Guillaume Rousselle, gérant du glacier Terre Adélice de Lyon. / Photo Joël Philippon-Le Progrès

Guillaume Rousselle, gérant du glacier Terre Adélice de Lyon. / Photo Joël Philippon-Le Progrès

Cet ancien étudiant de l’EM Lyon a eu du flair, en poussant les deux co-fondateurs de la société à ouvrir un glacier au cœur de la rue Saint-Jean en 2010. « Je suis allé voir mon père et mon oncle en leur disant : ‘vous avez des produits fabuleux, il faut les réorienter vers le grand public, il nous faut un glacier’. A l’époque on distribuait nous-mêmes notre production, essentiellement à des restaurateurs ».

96 parfums sont disponibles dans le glacier lyonnais. / Photo Joël Philippon

96 parfums sont disponibles dans le glacier lyonnais. / Photo Joël Philippon

A l’époque, Terre Adélice vient tout juste de relancer une gamme bio après une première tentative avortée au milieu des années 2000. « Le marché n’était pas assez mûr, nous n’étions pas assez préparés, on avait des problèmes d’approvisionnement » se souvient Guillaume Rousselle. « On s’est relancé en 2009 sur un marché plus mur, on a démarré doucement sur 5-6 références ». Dix ans plus tard, l’intégralité des 150 parfums de la gamme s’apprête à passer en bio (le chiffre de 100% sera atteint en 2020). Un choix qui nécessite quelques réorientations : si des produits typiques du terroir de l’Ardèche et de la Drôme (abricot, pêche blanche) sont naturellement privilégiés, d’autres matières premières sont importées. « On va faire du 100 % bio et on souhaiterait faire du 100 % local, mais ce n’est pas possible car on n’arrive pas à tout avoir, on fait par exemple venir de la Framboise de Serbie ou de la myrtille de Finlande » détaille Guillaume Rousselle.

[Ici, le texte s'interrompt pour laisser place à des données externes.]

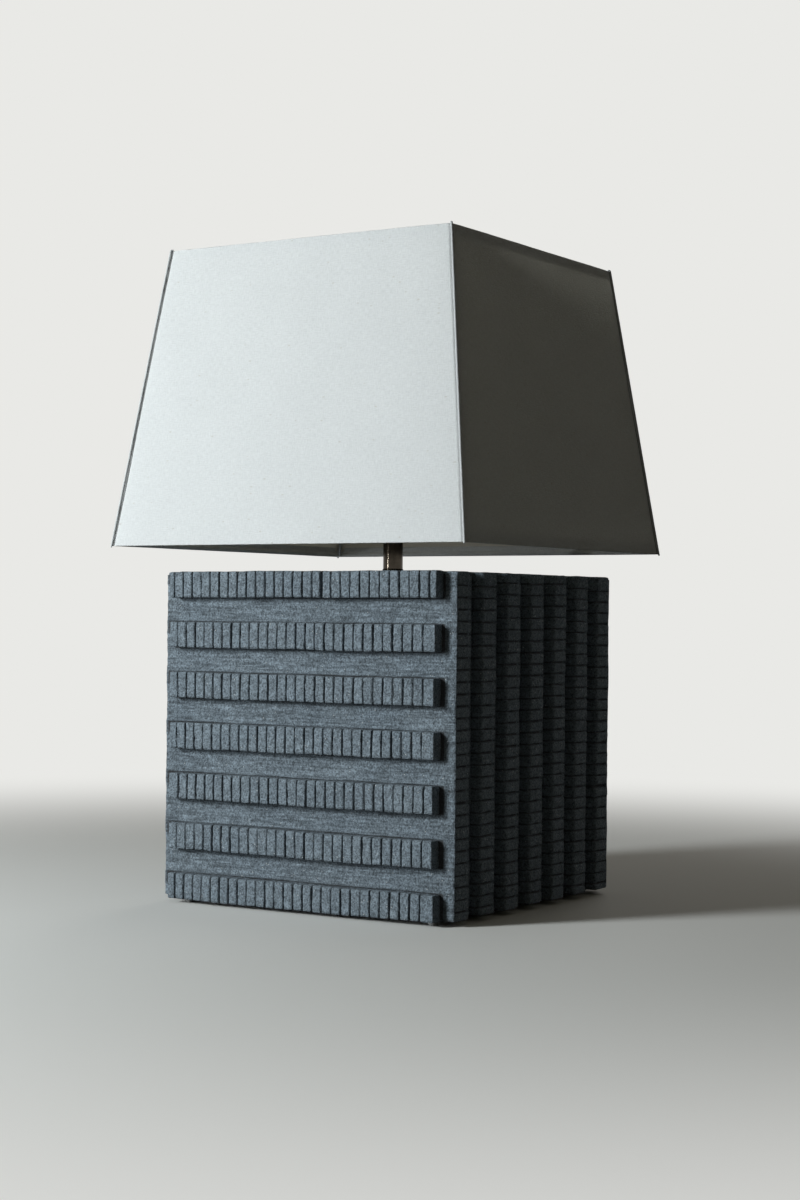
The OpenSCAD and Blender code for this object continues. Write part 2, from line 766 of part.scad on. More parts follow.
front_wall();
right_wall();
back_wall();
left_wall();
top_slab();
bumper_feet();
cord_grommet();
lamp_pipe();
cushion_washer();
slab_washer();
pipe_nut();
neck_seat_ring();
neck_tube();
neck_check_ring();
harp_saddle();
left_ferrule();
right_ferrule();
harp();
harp_stud();
holder_cap();
cap_setscrew();
holder_shell();
insulating_sleeve();
switch_body();
terminal_screws();
screw_shell();
centre_contact();
switch_stem();
switch_knob();
bulb_screw_cap();
bulb_insulator();
bulb_tip();
bulb_glass();
finial();
shade_fitter();
upper_wire();
lower_wire();
corner_ribs();
upper_hem();
lower_hem();
front_panel();
right_panel();
back_panel();
left_panel();
corner_seams();
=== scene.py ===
import math

import bmesh
import bpy
import numpy as np
from mathutils import Matrix, Vector


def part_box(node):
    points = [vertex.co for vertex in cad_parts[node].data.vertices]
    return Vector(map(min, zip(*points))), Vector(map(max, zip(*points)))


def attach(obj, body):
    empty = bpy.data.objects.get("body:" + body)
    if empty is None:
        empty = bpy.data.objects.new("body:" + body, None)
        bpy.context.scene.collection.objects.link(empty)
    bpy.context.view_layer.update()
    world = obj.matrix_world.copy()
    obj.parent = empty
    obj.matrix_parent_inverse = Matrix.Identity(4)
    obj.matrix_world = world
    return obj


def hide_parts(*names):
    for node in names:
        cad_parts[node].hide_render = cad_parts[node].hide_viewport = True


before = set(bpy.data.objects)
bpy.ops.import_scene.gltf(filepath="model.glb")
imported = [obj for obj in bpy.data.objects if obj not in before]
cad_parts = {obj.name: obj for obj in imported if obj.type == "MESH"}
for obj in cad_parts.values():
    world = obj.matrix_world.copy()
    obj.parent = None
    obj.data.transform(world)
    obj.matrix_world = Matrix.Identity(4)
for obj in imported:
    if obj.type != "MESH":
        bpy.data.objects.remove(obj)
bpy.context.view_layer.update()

# Camera
# The view of the photograph: level, a little below the top of the block, turned to show the front and
# right sides, and leaning by half a degree as the photograph does.
PHOTO_HEIGHT = 1200
FOCAL_PIXELS = 2168.85
HORIZON_PIXELS_LOW = 14.4
CAMERA_SPOT = (1.1074, -1.7607, 0.2705)
CAMERA_TURN = 0.558
CAMERA_LEAN = 0.0088
camera = bpy.data.objects.new("camera", bpy.data.cameras.new("camera"))
bpy.context.scene.collection.objects.link(camera)
camera.matrix_world = (
    Matrix.Translation(CAMERA_SPOT)
    @ Matrix.Rotation(CAMERA_TURN, 4, "Z")
    @ Matrix.Rotation(math.radians(90), 4, "X")
    @ Matrix.Rotation(CAMERA_LEAN, 4, "Z")
)
camera.data.sensor_width = 36
camera.data.lens = camera.data.sensor_width * FOCAL_PIXELS / PHOTO_HEIGHT
camera.data.shift_y = HORIZON_PIXELS_LOW / PHOTO_HEIGHT
camera.data.clip_start = 0.05
bpy.context.scene.camera = camera
bpy.context.scene.view_settings.view_transform = "Standard"


# Studio
# A pale matt floor that fades into an even pale surround, a soft lamp from the left front, which leaves the
# right side in shade as in the photograph, a low one under it that reaches the neck and the inside of the
# shade, a weak wide lamp behind for the back, and a low warm fill.
def paint(hex_colour):
    """An sRGB hex colour as linear red, green, blue and alpha."""
    values = [int(hex_colour[i:i + 2], 16) / 255 for i in (1, 3, 5)]
    return [v / 12.92 if v <= 0.04045 else ((v + 0.055) / 1.055) ** 2.4 for v in values] + [1.0]


def link(tree, node, inputs):
    """Sets inputs of a node, listed or by number or name: each is a value, a socket, or a node for that
    node's first output."""
    for key, value in inputs.items() if isinstance(inputs, dict) else enumerate(inputs):
        if isinstance(value, bpy.types.Node):
            value = value.outputs[0]
        if isinstance(value, bpy.types.NodeSocket):
            tree.links.new(value, node.inputs[key])
        else:
            node.inputs[key].default_value = value


def add(tree, kind, inputs=(), **settings):
    """Adds a node, whose kind goes without ShaderNode in front and can end in an operation."""
    kind, _, operation = kind.partition(" ")
    node = tree.nodes.new(kind if "Node" in kind else "ShaderNode" + kind)
    if operation:
        node.operation = operation
    for name, value in settings.items():
        setattr(node, name, value)
    link(tree, node, inputs)
    return node


def chained(tree, value, *steps):
    """Passes a value through one node after another. Each step is a kind and that node's other inputs."""
    for kind, *others in steps:
        value = add(tree, kind, [value, *others])
    return value


def emptied(made):
    """A new world or material with its node tree cleared, and that tree."""
    made.use_nodes = True
    made.node_tree.nodes.clear()
    return made, made.node_tree


def seen_itself(tree):
    """1 where a thing is seen straight, mirrored or through glass, 0 where only its light is asked for."""
    ray = add(tree, "LightPath").outputs
    seen = chained(tree, ray["Is Camera Ray"], ("Math MAXIMUM", ray["Is Glossy Ray"]),
                   ("Math MAXIMUM", ray["Is Transmission Ray"]))
    return add(tree, "Math SUBTRACT", [seen, ray["Is Diffuse Ray"]], use_clamp=True)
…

Le glacier, dont la carte est traduite en anglais, attire de nombreux touristes mais aussi une clientèle locale. / Photo Joël Philippon

Le glacier, dont la carte est traduite en anglais, attire de nombreux touristes mais aussi une clientèle locale. / Photo Joël Philippon

Malgré sa croissance fulgurante (l’entreprise produisait 330 000 litres en 2014, pas loin du double 5 ans plus tard), Terre Adélice s’efforce de conserver un savoir faire artisanal. « Certains s’amusent à dire qu’on est devenus une petite industrie mais on travaille toujours à la turbine, comme le pâtissier du coin qui a une turbine, sauf que nous on en a 8. On soigne aussi le choix de la matière première avec des fruits cueillis à maturité et qu’on transforme nous-mêmes au lieu d’utiliser des purées pasteurisée. Par ailleurs, on ne cuit pas le fruit car cela casse l’arôme, et notre concentration en fruit est à 70% » résume Guillaume Rousselle. Le résultat se savoure une bonne partie de l’année du côté de la rue Saint-Jean et il y a l’embarras du choix : 96 parfums sont disponibles dans les bacs.  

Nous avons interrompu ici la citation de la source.